Finland’s Air Force: F/A-18C.

The Friday announcement about the potential sales to Finland comes after the State Department late last month also sanctioned two potential fighter jet sales to Switzerland. Neither Switzerland nor Finland are NATO partners, and both nations are trying to replace older fighter fleets.

Switzerland would seek 36 F/A-18E Super Hornets and four F/A-18F Super Hornets in a potential sale that includes the fighters, engines and weapons for approximately $7.5 billion, according to DSCA. The Swiss F-35 deal – valued at approximately $6.58 billion – would include 40 jets, 46 F-135 engines and accompanying weapons.

Airbus’ Eurofighter and the French Dassault Rafale are also in contention in the Swiss competition.

If the F/A-18 E/F emerges as the winner for either Switzerland or Finland, it would help manufacturer Boeing continue the Super Hornet production line. While the U.S. Navy in its most recent budget submission sought to end its Super Hornet purchases in Fiscal Year 2021, Boeing has pointed to the ongoing international competitions as a way the company could maintain the production line.

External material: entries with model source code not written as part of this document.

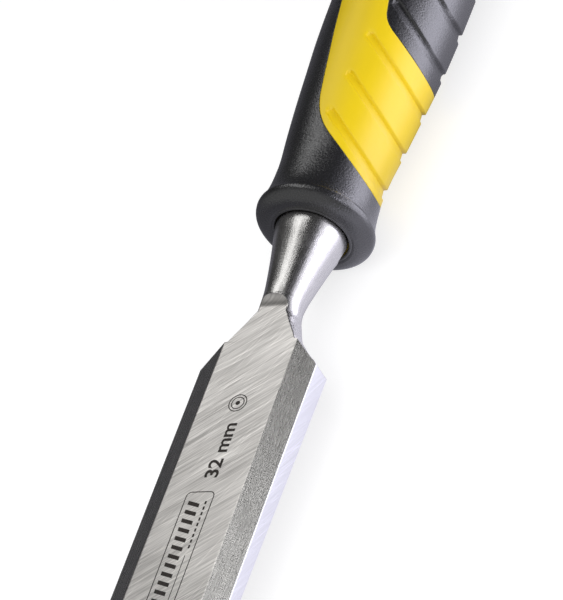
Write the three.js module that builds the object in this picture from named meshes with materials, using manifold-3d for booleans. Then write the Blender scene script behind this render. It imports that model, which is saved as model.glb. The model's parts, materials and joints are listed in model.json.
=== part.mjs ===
// Bench chisel: a forged steel blade with its tang in a two-colour moulded handle with a steel strike cap.
//
// Frame: millimetres. The origin is the centre of the flat strike face at the end of the handle.
// +X runs along the tool towards the cutting edge, +Y is across the blade, and +Z is the bevelled side,
// so the blade's flat back faces -Z. The tool's axis is the X axis.

import * as THREE from "three";
import { mergeVertices } from "three/addons/utils/BufferGeometryUtils.js";
import Module from "manifold-3d";

// Driving dimensions along the tool.
const handleLength = 128; // strike face to the collar's front face
const bladeReach = 140; // collar's front face to the cutting edge
const shoulderReach = 34.3; // collar to the shoulder's inner corners
const fullWidthReach = 40.4; // collar to where the blade has its full width
const collarX = handleLength;
const edgeX = collarX + bladeReach;
const shoulderX = collarX + shoulderReach;

// Blade.
const bladeWidth = 32;
const backZ = -5.4; // flat back, below the tool's axis
const shoulderHalfWidth = 9.95;
const shoulderThickness = 8.3;
const thicknessTaper = 0.031; // thickness lost per millimetre towards the edge
const wallHeight = 5.75; // upright side wall at the shoulder
const wallTaper = 0.028;
const edgeBevelAngle = THREE.MathUtils.degToRad(25);
const edgeLand = 0.25; // height of the honed edge itself

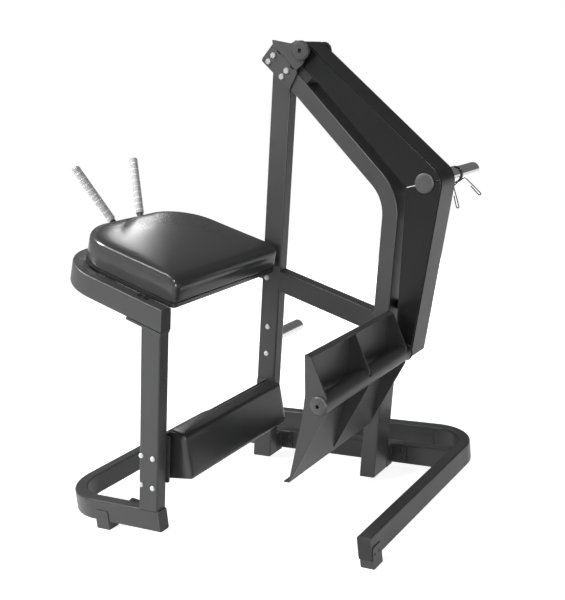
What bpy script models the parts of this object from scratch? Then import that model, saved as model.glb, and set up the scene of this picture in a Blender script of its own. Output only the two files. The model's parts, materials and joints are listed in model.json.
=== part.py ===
"""Plate loaded rear kick machine, built as an assembly of separate closed bodies.

Sizes are metres. X runs the way the leg kicks, Y runs across, Z is up.
Design zero is the outer near-left corner of the base on the floor; the last step
moves everything so that the floor centre of the bounding box is the origin.
"""
import math

import bmesh
import bpy
from mathutils import Matrix, Vector

# General clearances
GAP = 0.0003
RUN = 0.0007

# Floor centre of the finished bounding box, in design coordinates
CENTRE = Vector((0.6586, 0.5344, 0.0))

# Base tube
BASE_LOW, BASE_HIGH = 0.0285, 0.1030
BASE_WIDE = 0.0456
BASE_WALL = 0.003
BASE_LONG, BASE_DEEP = 1.2261, 1.0546
BASE_BEND = 0.165
NEAR_LEFT_END = 0.4835
RIGHT_END = 0.0850
BEAM_WIDE = 0.0455

# Leaning members
LEAN = math.radians(10.08)
POST_MID_X, POST_MID_Z = 0.5125, 0.5
POST_WIDE, POST_DEEP = 0.078, 0.047
UPRIGHT_WIDE = 0.0768
UPRIGHT_MID_X, UPRIGHT_MID_Z = 0.5144, 0.5
UPRIGHT_DEEP, UPRIGHT_INSET = 0.050, 0.002
BRACKET_DEEP = 0.050

# Middle of the column, the arm and the pivot across the machine
MID_Y = 0.697

# Bent column tube
COLUMN_WIDE, COLUMN_DEEP = 0.0583, 0.106
COLUMN_NEAR, COLUMN_FAR = MID_Y - COLUMN_DEEP / 2, MID_Y + COLUMN_DEEP / 2
COLUMN_FOOT_X = 0.9241
COLUMN_CORNER = (1.1026, 1.0455)
COLUMN_TOP = (0.6759, 1.5583)
COLUMN_BEND = 0.165

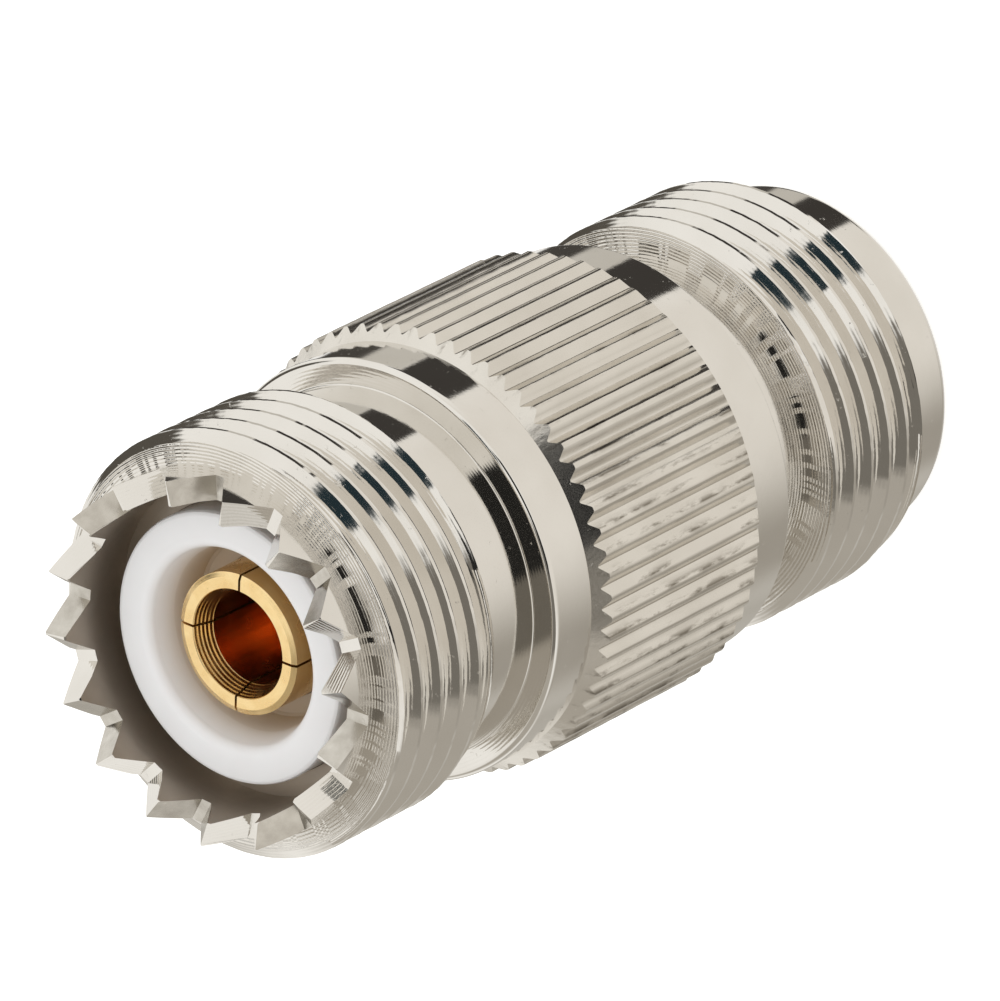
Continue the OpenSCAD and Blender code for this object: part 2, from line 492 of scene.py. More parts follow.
    def tool_marks(self, tree: Tree, in_mm: Socket) -> Socket:
        """Adds the pattern of fine tool marks.

        Args:
            tree: the material's tree.
            in_mm: the place on the piece, in millimetres.

        Returns:
            The marks' height, from 0 to 1.
        """
        if self.grain is Grain.ROLLED:
            where = add_node(
                tree, "ShaderNodeVectorMath", {0: in_mm, 1: (1.0, 1.0, 0.06)}, operation="MULTIPLY"
            ).outputs[0]
        else:
            _, where = self.turned_place(tree, in_mm)
        marks = {"Vector": where, "Scale": 1 / self.line_pitch, "Detail": 3.0, "Roughness": 0.6}
        return add_node(tree, "ShaderNodeTexNoise", marks).outputs["Fac"]


@dataclass(frozen=True)
class Fluoropolymer(Finish):
    """Machined white insulator: waxy, faintly translucent, with very faint turning marks.

    Its colour darkens towards the deep colour between the heights deep_from and deep_to, in millimetres: painted
    shade in the recess, warmed by painted reflection of the gold.
    """

    deep: str
    deep_from: float
    deep_to: float
    roughness: float = 0.38
    line_pitch: float = 0.12
    line_depth: float = 0.0008

    def dress(self, tree: Tree, shader: bpy.types.Node, in_mm: Socket) -> None:
        """Adds the insulator's colour, with painted shade down its recess, and turning marks."""
        _, tint = self.clouded(tree, in_mm, 0.4, 3.0)
        # Painted shade: the colour darkens towards the deep colour down the recess.
        height = add_node(tree, "ShaderNodeSeparateXYZ", {0: in_mm}).outputs["Z"]
        down = add_node(
            tree, "ShaderNodeMapRange", {"Value": height, "From Min": self.deep_from, "From Max": self.deep_to}
        ).outputs["Result"]
        colours = {"Factor": down, 6: tint, 7: linear(self.deep)}
        recess_shaded = add_node(tree, "ShaderNodeMix", colours, data_type="RGBA").outputs[2]
        _, where = self.turned_place(tree, in_mm)
        lines = add_node(
            tree, "ShaderNodeTexNoise", {"Vector": where, "Scale": 1 / self.line_pitch, "Detail": 2.0}
        ).outputs["Fac"]
        marks = {"Height": lines, "Distance": self.line_depth * MM, "Strength": 1.0}
        normal = add_node(tree, "ShaderNodeBump", marks).outputs["Normal"]
        for name, value in (("Base Color", recess_shaded), ("Normal", normal)):
            tree.links.new(value, shader.inputs[name])
        for name, value in (
            ("Roughness", self.roughness),
            ("IOR", 1.38),
            ("Subsurface Weight", 0.25),
            ("Subsurface Radius", (1.0, 0.9, 0.9)),
            ("Subsurface Scale", 0.8 * MM),
        ):
            shader.inputs[name].default_value = value


NICKEL_TURNED = PlatedMetal(
    "nickel plate, turned", "#E9E6E1", "#DAD6CF", 0.07, 0.03, Grain.TURNED, 0.09, 0.0012, faced="faced"
)
# Darker, browner plating for the mouth's bore: painted shade inside the mouth.
NICKEL_MOUTH_PAINTED_SHADE = PlatedMetal("nickel plate, smoked", "#C4BAAE", "#9E9488", 0.42, 0.06, Grain.TURNED, 0.12, 0.003)
# The knurl's plating: a dark reflection is painted along one edge of each crest, where the edge attribute is high.
NICKEL_KNURLED = PlatedMetal(
    "nickel plate, knurled", "#E5E1DA", "#D3CEC5", 0.18, 0.05, Grain.ROLLED, 0.16, 0.004, reflection_attribute="edge"
)
NICKEL_CUT = PlatedMetal(
    "nickel plate, filed", "#DDD9D1", "#A8A298", 0.2, 0.06, Grain.ROLLED, 0.14, 0.0016, cloud_size=0.6
)
GOLD_TURNED = PlatedMetal(
    "gold plate, turned", "#F9E2AE", "#EDC583", 0.24, 0.07, Grain.TURNED, 0.1, 0.006, cloud_size=0.7
)
# Brighter, deeper orange gold for the bore: painted light standing in for the light bounced inside it.
GOLD_BORE_PAINTED_LIGHT = PlatedMetal(
    "gold plate, bored", "#FFCC94", "#F2A866", 0.22, 0.06, Grain.ROLLED, 0.3, 0.012, cloud_size=0.8
)
# The insulator's recess darkens to a warm brown with depth: painted shade and painted reflection of the gold.
INSULATOR = Fluoropolymer("white fluoropolymer, machined", "#FBFAF9", "#F3F1F0", "#D3C4B0", 32.5, 30.4)


# Geometry Nodes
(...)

In addition to Switzerland and Finland, Canada, India and Germany also have competitions in which Boeing’s Super Hornet is a candidate.

“We’re likewise very optimistic. Partly because of the significant investment in the Block III evolution, there is a lot of interest in the F-18 and obviously the Growler,” Boeing vice president of international sales for strike Thom Breckenridge told USNI News earlier this year. “The five big competitions that I mentioned represent an opportunity for quantities over 400 aircraft, which is obviously very sizeable – and those, again, are just the public competitions that are underway. So we feel very optimistic also on the international front in terms of the Super Hornet’s ability to win sales and contribute to the production.”

Lockheed’s F-35 is also seeing international interest. Reuters this week reported that Qatar officially appealed to the U.S. to purchase the F-35. Meanwhile, the Trump administration is also assessing the possibility of selling the F-35 to the United Arab Emirates.